**Supplied information:**
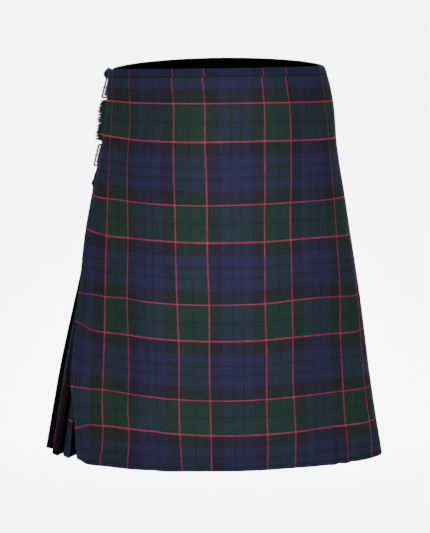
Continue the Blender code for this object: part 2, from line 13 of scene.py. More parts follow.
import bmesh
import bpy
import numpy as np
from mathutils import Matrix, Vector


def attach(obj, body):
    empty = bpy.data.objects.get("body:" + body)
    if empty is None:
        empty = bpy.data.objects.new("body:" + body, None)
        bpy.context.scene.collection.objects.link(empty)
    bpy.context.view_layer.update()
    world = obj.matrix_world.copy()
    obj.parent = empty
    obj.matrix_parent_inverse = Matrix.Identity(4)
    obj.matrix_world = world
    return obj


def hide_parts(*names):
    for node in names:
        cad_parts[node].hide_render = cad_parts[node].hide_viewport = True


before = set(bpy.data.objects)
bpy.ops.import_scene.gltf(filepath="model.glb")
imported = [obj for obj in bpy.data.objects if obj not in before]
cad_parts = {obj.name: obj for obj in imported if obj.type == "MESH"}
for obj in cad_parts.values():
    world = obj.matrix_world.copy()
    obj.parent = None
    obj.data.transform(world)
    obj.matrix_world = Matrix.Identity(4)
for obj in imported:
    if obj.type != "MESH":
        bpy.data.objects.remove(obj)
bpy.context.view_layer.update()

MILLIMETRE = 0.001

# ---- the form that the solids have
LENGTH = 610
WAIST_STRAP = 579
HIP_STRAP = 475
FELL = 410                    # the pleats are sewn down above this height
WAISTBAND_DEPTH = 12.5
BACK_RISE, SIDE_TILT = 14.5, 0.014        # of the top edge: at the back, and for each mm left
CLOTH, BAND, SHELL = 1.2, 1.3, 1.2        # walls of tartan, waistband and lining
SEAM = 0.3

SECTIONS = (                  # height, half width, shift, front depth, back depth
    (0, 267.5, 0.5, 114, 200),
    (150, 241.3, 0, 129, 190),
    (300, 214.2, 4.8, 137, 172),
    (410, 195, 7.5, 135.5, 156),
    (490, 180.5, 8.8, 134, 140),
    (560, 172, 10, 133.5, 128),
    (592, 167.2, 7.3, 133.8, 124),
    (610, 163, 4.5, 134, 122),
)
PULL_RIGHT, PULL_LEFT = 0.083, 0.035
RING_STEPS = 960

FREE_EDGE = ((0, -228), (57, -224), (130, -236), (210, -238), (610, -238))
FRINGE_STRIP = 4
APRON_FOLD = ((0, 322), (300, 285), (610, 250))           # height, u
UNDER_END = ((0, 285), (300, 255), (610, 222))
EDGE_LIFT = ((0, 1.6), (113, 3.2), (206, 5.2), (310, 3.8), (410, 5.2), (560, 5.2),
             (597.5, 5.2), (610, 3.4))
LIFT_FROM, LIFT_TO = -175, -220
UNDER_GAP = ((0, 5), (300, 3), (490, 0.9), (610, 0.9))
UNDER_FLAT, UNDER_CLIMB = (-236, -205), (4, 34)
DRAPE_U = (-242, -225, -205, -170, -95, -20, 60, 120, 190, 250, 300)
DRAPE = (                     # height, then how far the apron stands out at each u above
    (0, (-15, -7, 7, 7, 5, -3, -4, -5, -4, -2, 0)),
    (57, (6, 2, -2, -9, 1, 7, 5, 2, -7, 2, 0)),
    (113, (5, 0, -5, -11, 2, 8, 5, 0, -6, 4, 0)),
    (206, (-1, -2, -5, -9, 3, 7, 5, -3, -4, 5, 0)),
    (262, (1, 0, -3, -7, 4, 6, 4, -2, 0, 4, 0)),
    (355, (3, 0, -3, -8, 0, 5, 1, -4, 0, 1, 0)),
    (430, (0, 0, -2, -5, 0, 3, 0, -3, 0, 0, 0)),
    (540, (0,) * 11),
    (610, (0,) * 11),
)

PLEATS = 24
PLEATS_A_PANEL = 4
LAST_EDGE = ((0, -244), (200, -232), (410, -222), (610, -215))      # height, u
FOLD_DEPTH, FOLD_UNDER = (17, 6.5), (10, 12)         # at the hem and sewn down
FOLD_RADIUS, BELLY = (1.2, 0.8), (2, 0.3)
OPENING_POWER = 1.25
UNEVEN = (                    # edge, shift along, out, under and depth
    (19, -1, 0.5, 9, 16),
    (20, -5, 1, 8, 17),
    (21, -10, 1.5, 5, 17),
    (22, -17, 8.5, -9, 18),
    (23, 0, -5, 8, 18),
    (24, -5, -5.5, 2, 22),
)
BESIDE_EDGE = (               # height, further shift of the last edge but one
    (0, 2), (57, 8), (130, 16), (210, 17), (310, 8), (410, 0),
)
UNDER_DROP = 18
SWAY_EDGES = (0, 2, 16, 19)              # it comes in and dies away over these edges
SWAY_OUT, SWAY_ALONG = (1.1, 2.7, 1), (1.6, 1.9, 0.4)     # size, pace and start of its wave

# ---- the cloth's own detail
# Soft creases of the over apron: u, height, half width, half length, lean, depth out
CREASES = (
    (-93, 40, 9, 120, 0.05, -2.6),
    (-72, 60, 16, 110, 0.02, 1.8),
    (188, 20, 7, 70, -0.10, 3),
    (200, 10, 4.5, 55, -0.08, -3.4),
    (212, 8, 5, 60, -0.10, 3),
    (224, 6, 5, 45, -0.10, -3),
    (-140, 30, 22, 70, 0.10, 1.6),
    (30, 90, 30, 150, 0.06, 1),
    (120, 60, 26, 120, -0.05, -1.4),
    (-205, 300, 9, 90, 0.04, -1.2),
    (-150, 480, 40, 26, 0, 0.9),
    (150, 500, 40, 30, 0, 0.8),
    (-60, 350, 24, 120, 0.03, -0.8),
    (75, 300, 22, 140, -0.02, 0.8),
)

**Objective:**
Return every line exactly.

**Result of this task:**
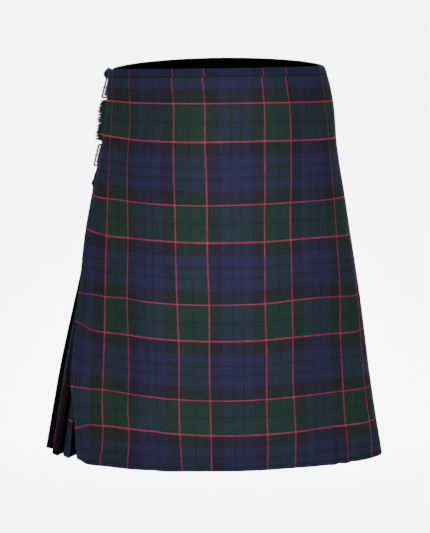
Continue the Blender code for this object: part 2, from line 13 of scene.py. More parts follow.
import bmesh
import bpy
import numpy as np
from mathutils import Matrix, Vector


def attach(obj, body):
    empty = bpy.data.objects.get("body:" + body)
    if empty is None:
        empty = bpy.data.objects.new("body:" + body, None)
        bpy.context.scene.collection.objects.link(empty)
    bpy.context.view_layer.update()
    world = obj.matrix_world.copy()
    obj.parent = empty
    obj.matrix_parent_inverse = Matrix.Identity(4)
    obj.matrix_world = world
    return obj


def hide_parts(*names):
    for node in names:
        cad_parts[node].hide_render = cad_parts[node].hide_viewport = True


before = set(bpy.data.objects)
bpy.ops.import_scene.gltf(filepath="model.glb")
imported = [obj for obj in bpy.data.objects if obj not in before]
cad_parts = {obj.name: obj for obj in imported if obj.type == "MESH"}
for obj in cad_parts.values():
    world = obj.matrix_world.copy()
    obj.parent = None
    obj.data.transform(world)
    obj.matrix_world = Matrix.Identity(4)
for obj in imported:
    if obj.type != "MESH":
        bpy.data.objects.remove(obj)
bpy.context.view_layer.update()

MILLIMETRE = 0.001

# ---- the form that the solids have
LENGTH = 610
WAIST_STRAP = 579
HIP_STRAP = 475
FELL = 410                    # the pleats are sewn down above this height
WAISTBAND_DEPTH = 12.5
BACK_RISE, SIDE_TILT = 14.5, 0.014        # of the top edge: at the back, and for each mm left
CLOTH, BAND, SHELL = 1.2, 1.3, 1.2        # walls of tartan, waistband and lining
SEAM = 0.3

SECTIONS = (                  # height, half width, shift, front depth, back depth
    (0, 267.5, 0.5, 114, 200),
    (150, 241.3, 0, 129, 190),
    (300, 214.2, 4.8, 137, 172),
    (410, 195, 7.5, 135.5, 156),
    (490, 180.5, 8.8, 134, 140),
    (560, 172, 10, 133.5, 128),
    (592, 167.2, 7.3, 133.8, 124),
    (610, 163, 4.5, 134, 122),
)
PULL_RIGHT, PULL_LEFT = 0.083, 0.035
RING_STEPS = 960

FREE_EDGE = ((0, -228), (57, -224), (130, -236), (210, -238), (610, -238))
FRINGE_STRIP = 4
APRON_FOLD = ((0, 322), (300, 285), (610, 250))           # height, u
UNDER_END = ((0, 285), (300, 255), (610, 222))
EDGE_LIFT = ((0, 1.6), (113, 3.2), (206, 5.2), (310, 3.8), (410, 5.2), (560, 5.2),
             (597.5, 5.2), (610, 3.4))
LIFT_FROM, LIFT_TO = -175, -220
UNDER_GAP = ((0, 5), (300, 3), (490, 0.9), (610, 0.9))
UNDER_FLAT, UNDER_CLIMB = (-236, -205), (4, 34)
DRAPE_U = (-242, -225, -205, -170, -95, -20, 60, 120, 190, 250, 300)
DRAPE = (                     # height, then how far the apron stands out at each u above
    (0, (-15, -7, 7, 7, 5, -3, -4, -5, -4, -2, 0)),
    (57, (6, 2, -2, -9, 1, 7, 5, 2, -7, 2, 0)),
    (113, (5, 0, -5, -11, 2, 8, 5, 0, -6, 4, 0)),
    (206, (-1, -2, -5, -9, 3, 7, 5, -3, -4, 5, 0)),
    (262, (1, 0, -3, -7, 4, 6, 4, -2, 0, 4, 0)),
    (355, (3, 0, -3, -8, 0, 5, 1, -4, 0, 1, 0)),
    (430, (0, 0, -2, -5, 0, 3, 0, -3, 0, 0, 0)),
    (540, (0,) * 11),
    (610, (0,) * 11),
)

PLEATS = 24
PLEATS_A_PANEL = 4
LAST_EDGE = ((0, -244), (200, -232), (410, -222), (610, -215))      # height, u
FOLD_DEPTH, FOLD_UNDER = (17, 6.5), (10, 12)         # at the hem and sewn down
FOLD_RADIUS, BELLY = (1.2, 0.8), (2, 0.3)
OPENING_POWER = 1.25
UNEVEN = (                    # edge, shift along, out, under and depth
    (19, -1, 0.5, 9, 16),
    (20, -5, 1, 8, 17),
    (21, -10, 1.5, 5, 17),
    (22, -17, 8.5, -9, 18),
    (23, 0, -5, 8, 18),
    (24, -5, -5.5, 2, 22),
)
BESIDE_EDGE = (               # height, further shift of the last edge but one
    (0, 2), (57, 8), (130, 16), (210, 17), (310, 8), (410, 0),
)
UNDER_DROP = 18
SWAY_EDGES = (0, 2, 16, 19)              # it comes in and dies away over these edges
SWAY_OUT, SWAY_ALONG = (1.1, 2.7, 1), (1.6, 1.9, 0.4)     # size, pace and start of its wave

# ---- the cloth's own detail
# Soft creases of the over apron: u, height, half width, half length, lean, depth out
CREASES = (
    (-93, 40, 9, 120, 0.05, -2.6),
    (-72, 60, 16, 110, 0.02, 1.8),
    (188, 20, 7, 70, -0.10, 3),
    (200, 10, 4.5, 55, -0.08, -3.4),
    (212, 8, 5, 60, -0.10, 3),
    (224, 6, 5, 45, -0.10, -3),
    (-140, 30, 22, 70, 0.10, 1.6),
    (30, 90, 30, 150, 0.06, 1),
    (120, 60, 26, 120, -0.05, -1.4),
    (-205, 300, 9, 90, 0.04, -1.2),
    (-150, 480, 40, 26, 0, 0.9),
    (150, 500, 40, 30, 0, 0.8),
    (-60, 350, 24, 120, 0.03, -0.8),
    (75, 300, 22, 140, -0.02, 0.8),
)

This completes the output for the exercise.